--- Data shown ---

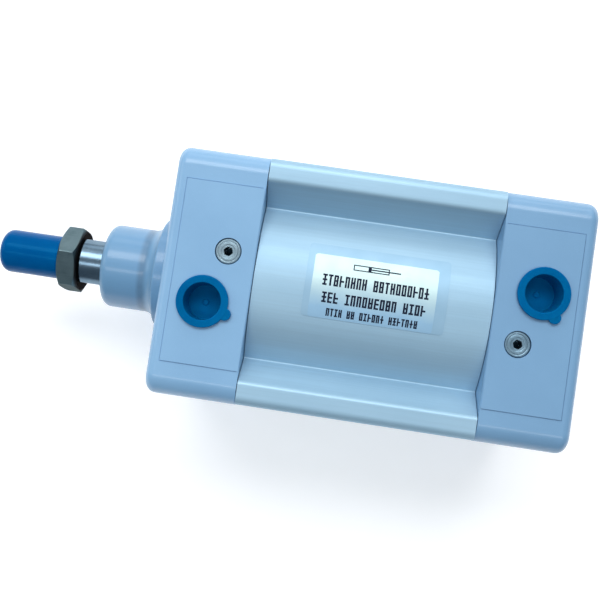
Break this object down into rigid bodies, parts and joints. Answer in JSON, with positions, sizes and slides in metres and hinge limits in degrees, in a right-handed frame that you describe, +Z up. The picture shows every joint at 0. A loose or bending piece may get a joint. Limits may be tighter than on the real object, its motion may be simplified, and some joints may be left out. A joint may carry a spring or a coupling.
{
  "type": "pneumatic cylinder",
  "caption": "Double-acting pneumatic cylinder with a round-bore profile barrel, square end covers, a short stroke and a threaded rod end under a blue cap.",
  "frame": {"origin": "under the middle of the whole object, on the plane that its square covers stand on", "axes": "+X along the cylinder from the rod end to the rear cover, +Z up through the air ports"},
  "size_m": [0.281, 0.112, 0.1139],
  "materials": {
    "cover_paint": "satin",
    "barrel_anodised": "satin",
    "machined_aluminium": "satin",
    "rod_chrome": "polished",
    "zinc_steel": "satin",
    "burnished_steel": "satin",
    "bush_bronze": "satin",
    "polyurethane": "satin",
    "nitrile": "matte",
    "acetal": "matte",
    "magnet": "matte",
    "cap_vinyl": "gloss",
    "plug_polyethylene": "satin",
    "label_film": "gloss"
  },
  "bodies": {
    "housing": {"front_cover": "cover_paint", "rear_cover": "cover_paint", "barrel_profile": "barrel_anodised", "rating_label": "label_film", "rod_guide_bush": "bush_bronze", "rod_wiper_seal": "polyurethane", "front_tube_seal": "nitrile", "rear_tube_seal": "nitrile", "front_cushion_seal": "polyurethane", "rear_cushion_seal": "polyurethane", "front_cover_screw_1": "zinc_steel", "front_cover_screw_2": "zinc_steel", "front_cover_screw_3": "zinc_steel", "front_cover_screw_4": "zinc_steel", "rear_cover_screw_1": "zinc_steel", "rear_cover_screw_2": "zinc_steel", "rear_cover_screw_3": "zinc_steel", "rear_cover_screw_4": "zinc_steel"},
    "piston_seals": {"front_piston_seal": "polyurethane", "rear_piston_seal": "polyurethane", "piston_wear_ring": "acetal"},
    "rod_assembly": {"piston_rod": "rod_chrome", "piston_front_half": "machined_aluminium", "piston_rear_half": "machined_aluminium", "magnet_ring": "magnet", "front_bumper": "nitrile", "rear_bumper": "nitrile", "front_cushion_sleeve": "machined_aluminium", "rear_cushion_spear": "machined_aluminium", "piston_nut": "zinc_steel", "piston_static_seal": "nitrile"},
    "lock_nut": {"rod_lock_nut": "burnished_steel"},
    "thread_cap": {"rod_thread_cap": "cap_vinyl"},
    "front_plug": {"front_port_plug": "plug_polyethylene"},
    "rear_plug": {"rear_port_plug": "plug_polyethylene"},
    "front_needle_seal": {"front_cushion_screw_seal": "nitrile"},
    "front_needle": {"front_cushion_screw": "zinc_steel"},
    "rear_needle_seal": {"rear_cushion_screw_seal": "nitrile"},
    "rear_needle": {"rear_cushion_screw": "zinc_steel"}
  },
  "joints": [
    {"name": "rod_slide", "type": "slide", "parent": "housing", "child": "piston_seals", "axis": [-1, 0, 0], "range_m": [0, 0.05]},
    {"name": "rod_turn", "type": "hinge", "parent": "piston_seals", "child": "rod_assembly", "pos_m": [0, 0, 0.056], "axis": [1, 0, 0], "continuous": true},
    {"name": "lock_nut_turn", "type": "hinge", "parent": "rod_assembly", "child": "lock_nut", "pos_m": [-0.1038, 0, 0.056], "axis": [1, 0, 0], "continuous": true},
    {"name": "cap_pull", "type": "slide", "parent": "rod_assembly", "child": "thread_cap", "axis": [-1, 0, 0], "range_m": [0, 0.034]},
    {"name": "front_plug_pull", "type": "slide", "parent": "housing", "child": "front_plug", "axis": [0, 0, 1], "range_m": [0, 0.016]},
    {"name": "rear_plug_pull", "type": "slide", "parent": "housing", "child": "rear_plug", "axis": [0, 0, 1], "range_m": [0, 0.016]},
    {"name": "front_needle_travel", "type": "slide", "parent": "housing", "child": "front_needle_seal", "axis": [0, 0, 1], "range_m": [-0.00301, 0]},
    {"name": "front_needle_turn", "type": "hinge", "parent": "front_needle_seal", "child": "front_needle", "pos_m": [-0.0189, 0.011, 0.1], "axis": [0, 0, 1], "range_deg": [-1080, 0]},
    {"name": "rear_needle_travel", "type": "slide", "parent": "housing", "child": "rear_needle_seal", "axis": [0, 0, 1], "range_m": [-0.00301, 0]},
    {"name": "rear_needle_turn", "type": "hinge", "parent": "rear_needle_seal", "child": "rear_needle", "pos_m": [0.1119, -0.011, 0.1], "axis": [0, 0, 1], "range_deg": [-1080, 0]}
  ],
  "couplings": [
    {"joint": "front_needle_travel", "follows": "front_needle_turn", "m_per_rad": 0.00015915},
    {"joint": "rear_needle_travel", "follows": "rear_needle_turn", "m_per_rad": 0.00015915}
  ]
}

---

## What the task asks
Please repeat the listing above in full and exactly.

## Right answer
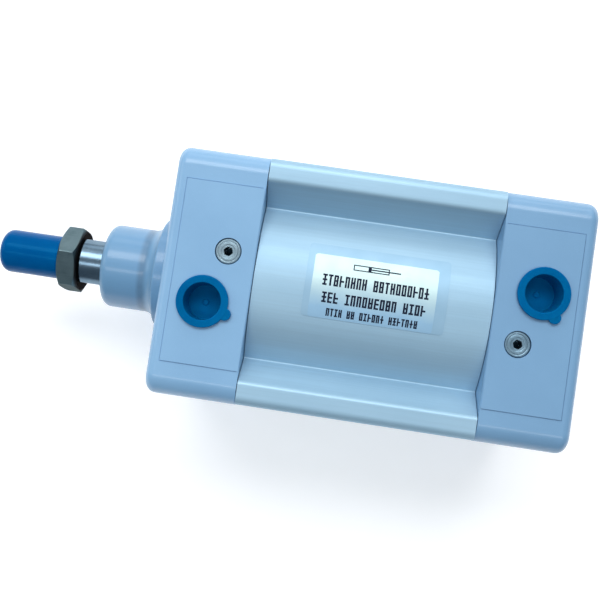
Break this object down into rigid bodies, parts and joints. Answer in JSON, with positions, sizes and slides in metres and hinge limits in degrees, in a right-handed frame that you describe, +Z up. The picture shows every joint at 0. A loose or bending piece may get a joint. Limits may be tighter than on the real object, its motion may be simplified, and some joints may be left out. A joint may carry a spring or a coupling.
{
  "type": "pneumatic cylinder",
  "caption": "Double-acting pneumatic cylinder with a round-bore profile barrel, square end covers, a short stroke and a threaded rod end under a blue cap.",
  "frame": {"origin": "under the middle of the whole object, on the plane that its square covers stand on", "axes": "+X along the cylinder from the rod end to the rear cover, +Z up through the air ports"},
  "size_m": [0.281, 0.112, 0.1139],
  "materials": {
    "cover_paint": "satin",
    "barrel_anodised": "satin",
    "machined_aluminium": "satin",
    "rod_chrome": "polished",
    "zinc_steel": "satin",
    "burnished_steel": "satin",
    "bush_bronze": "satin",
    "polyurethane": "satin",
    "nitrile": "matte",
    "acetal": "matte",
    "magnet": "matte",
    "cap_vinyl": "gloss",
    "plug_polyethylene": "satin",
    "label_film": "gloss"
  },
  "bodies": {
    "housing": {"front_cover": "cover_paint", "rear_cover": "cover_paint", "barrel_profile": "barrel_anodised", "rating_label": "label_film", "rod_guide_bush": "bush_bronze", "rod_wiper_seal": "polyurethane", "front_tube_seal": "nitrile", "rear_tube_seal": "nitrile", "front_cushion_seal": "polyurethane", "rear_cushion_seal": "polyurethane", "front_cover_screw_1": "zinc_steel", "front_cover_screw_2": "zinc_steel", "front_cover_screw_3": "zinc_steel", "front_cover_screw_4": "zinc_steel", "rear_cover_screw_1": "zinc_steel", "rear_cover_screw_2": "zinc_steel", "rear_cover_screw_3": "zinc_steel", "rear_cover_screw_4": "zinc_steel"},
    "piston_seals": {"front_piston_seal": "polyurethane", "rear_piston_seal": "polyurethane", "piston_wear_ring": "acetal"},
    "rod_assembly": {"piston_rod": "rod_chrome", "piston_front_half": "machined_aluminium", "piston_rear_half": "machined_aluminium", "magnet_ring": "magnet", "front_bumper": "nitrile", "rear_bumper": "nitrile", "front_cushion_sleeve": "machined_aluminium", "rear_cushion_spear": "machined_aluminium", "piston_nut": "zinc_steel", "piston_static_seal": "nitrile"},
    "lock_nut": {"rod_lock_nut": "burnished_steel"},
    "thread_cap": {"rod_thread_cap": "cap_vinyl"},
    "front_plug": {"front_port_plug": "plug_polyethylene"},
    "rear_plug": {"rear_port_plug": "plug_polyethylene"},
    "front_needle_seal": {"front_cushion_screw_seal": "nitrile"},
    "front_needle": {"front_cushion_screw": "zinc_steel"},
    "rear_needle_seal": {"rear_cushion_screw_seal": "nitrile"},
    "rear_needle": {"rear_cushion_screw": "zinc_steel"}
  },
  "joints": [
    {"name": "rod_slide", "type": "slide", "parent": "housing", "child": "piston_seals", "axis": [-1, 0, 0], "range_m": [0, 0.05]},
    {"name": "rod_turn", "type": "hinge", "parent": "piston_seals", "child": "rod_assembly", "pos_m": [0, 0, 0.056], "axis": [1, 0, 0], "continuous": true},
    {"name": "lock_nut_turn", "type": "hinge", "parent": "rod_assembly", "child": "lock_nut", "pos_m": [-0.1038, 0, 0.056], "axis": [1, 0, 0], "continuous": true},
    {"name": "cap_pull", "type": "slide", "parent": "rod_assembly", "child": "thread_cap", "axis": [-1, 0, 0], "range_m": [0, 0.034]},
    {"name": "front_plug_pull", "type": "slide", "parent": "housing", "child": "front_plug", "axis": [0, 0, 1], "range_m": [0, 0.016]},
    {"name": "rear_plug_pull", "type": "slide", "parent": "housing", "child": "rear_plug", "axis": [0, 0, 1], "range_m": [0, 0.016]},
    {"name": "front_needle_travel", "type": "slide", "parent": "housing", "child": "front_needle_seal", "axis": [0, 0, 1], "range_m": [-0.00301, 0]},
    {"name": "front_needle_turn", "type": "hinge", "parent": "front_needle_seal", "child": "front_needle", "pos_m": [-0.0189, 0.011, 0.1], "axis": [0, 0, 1], "range_deg": [-1080, 0]},
    {"name": "rear_needle_travel", "type": "slide", "parent": "housing", "child": "rear_needle_seal", "axis": [0, 0, 1], "range_m": [-0.00301, 0]},
    {"name": "rear_needle_turn", "type": "hinge", "parent": "rear_needle_seal", "child": "rear_needle", "pos_m": [0.1119, -0.011, 0.1], "axis": [0, 0, 1], "range_deg": [-1080, 0]}
  ],
  "couplings": [
    {"joint": "front_needle_travel", "follows": "front_needle_turn", "m_per_rad": 0.00015915},
    {"joint": "rear_needle_travel", "follows": "rear_needle_turn", "m_per_rad": 0.00015915}
  ]
}